Charlotte Susa was married to Paul Cablin, Fritz Malkowsky, and from 1939 on to actor Andrews Engelmann. After the war she acted again for the theatre, often at Engelmann's side. Charlotte Susa died in Basel, Switzerland, aged 78.

Charlotte Susa
German postcard by Ross Verlag, no. 6120/1, 1931-1932. Photo: Ufa.

Charlotte Susa
German postcard by Ross Verlag, no. 6327/2, 1931-1932. Photo: Atelier Binder, Berlin.

Charlotte Susa
German postcard by Ross Verlag, no. 6785/1, 1931-1932. Photo: Alex Binder, Berlin.

Charlotte Susa
Austrian postcard by Iris, no. 6659. Photo: Zander & Labisch.
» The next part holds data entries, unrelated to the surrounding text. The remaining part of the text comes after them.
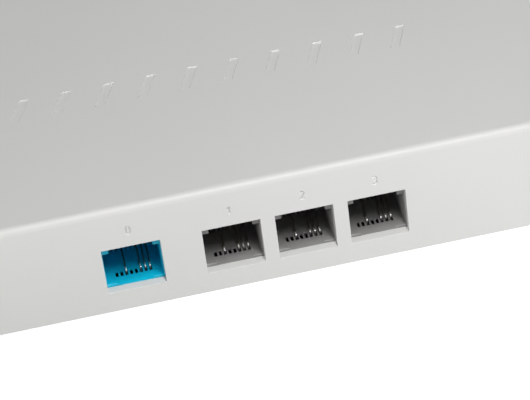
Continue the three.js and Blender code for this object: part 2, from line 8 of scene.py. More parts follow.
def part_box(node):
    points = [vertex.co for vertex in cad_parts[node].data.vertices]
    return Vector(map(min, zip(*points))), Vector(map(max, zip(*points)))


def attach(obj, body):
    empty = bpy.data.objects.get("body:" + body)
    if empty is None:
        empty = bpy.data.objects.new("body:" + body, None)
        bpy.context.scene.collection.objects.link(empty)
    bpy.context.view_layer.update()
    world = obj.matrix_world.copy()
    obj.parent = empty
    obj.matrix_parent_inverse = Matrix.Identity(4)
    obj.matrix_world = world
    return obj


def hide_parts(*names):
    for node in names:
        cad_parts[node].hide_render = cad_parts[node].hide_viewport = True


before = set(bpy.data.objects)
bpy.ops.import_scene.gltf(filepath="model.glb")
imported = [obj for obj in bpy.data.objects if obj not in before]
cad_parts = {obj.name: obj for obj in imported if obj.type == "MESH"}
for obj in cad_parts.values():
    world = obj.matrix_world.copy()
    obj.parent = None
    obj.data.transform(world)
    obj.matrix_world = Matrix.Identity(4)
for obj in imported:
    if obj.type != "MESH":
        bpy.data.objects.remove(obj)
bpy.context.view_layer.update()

# ---- Sizes, in metres ---------------------------------------------------------------------------

MM = 0.001

# Case
CORNER_RADIUS = 8 * MM
CORNER_STEPS = 12
TOP_EDGE_RADIUS = 1.6 * MM
TOP_EDGE_STEPS = 8
WALL = 1.7 * MM
CEILING = 2 * MM
RIM_RADIUS = 0.22 * MM  # softness of the cover's lower edge
RIM_MIDDLE = 0.3  # where the middle of that edge lies, as a share of its radius
OPENING_BEVEL = 0.35 * MM
FINE_BEVEL = 0.12 * MM  # on the base, the inlet and the pieces inside
BEVEL_SEGMENTS = 2
BEVEL_ANGLE = 50  # in degrees; only edges sharper than this are softened
OVERLAP = 0.3 * MM  # how far solids that are joined run into each other
CLEARANCE = 0.3 * MM  # around the power button and around the label

# Base
BASE_TOP_INSET = 0.4 * MM
BASE_LOW_INSET = 5.5 * MM
BASE_LOW_EDGE = ((0.25 * MM, 0), (-0.1 * MM, 0.12 * MM))  # softened: further inset, rise
BASE_FLOOR = 2 * MM
LIP_INSET = 2 * MM
LIP_WALL = 1.4 * MM
LIP_RISE = 2 * MM
VENT_COUNT = 19
VENT_PITCH = 5 * MM
VENT_RADIUS = 1 * MM
VENT_FRONT = -21 * MM
VENT_BACK = 13 * MM
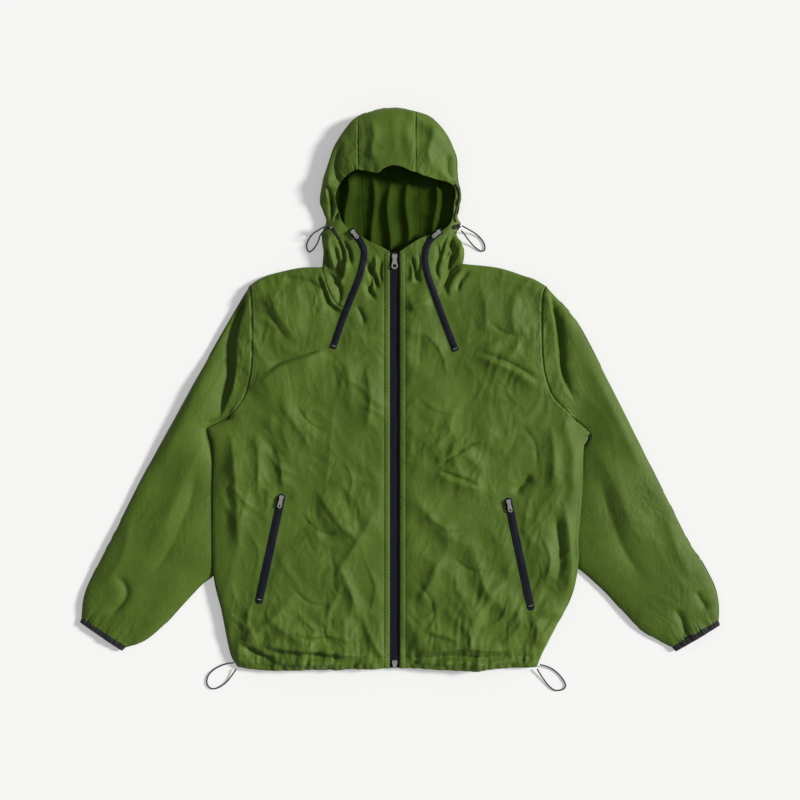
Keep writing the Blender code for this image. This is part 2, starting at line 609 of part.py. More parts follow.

Franz Lederer et.al. Cicero Film
German postcard. Photo: Cicero Film / Distribution Deutsche Tonfilme. The 'fine fleur' of late silent German cinema stars, united for a photo for an early sound film company. Standing left to right: Francis/Franz Lederer, Walter Rilla, Theodor Loos, Camilla Horn, Fritz Rasp and Walter Janssen. Sitting left to right: Paul Heidemann, Charlotte Susa, Betty Amann, Olga Tschechowa, Maria Paudler and Jack Trevor. It was a publicity still for the early sound comedy Die grosse Sehnsucht/The Great Longing (Stefan Szekely/Steve Sekely, 1930), in which all acted, mostly as themselves - only Loos and Horn played characters. The plot was an excuse for 35 stars to debut in a talking picture.

Sources: Thomas Staedeli (Cyranos), Hans J. Wollstein (AllMovie), Wikipedia, and IMDb.

1 comment:

Beth Niquette said...

What a lovely face. I am so glad you are bringing these wonderful actors from time past forward into this age.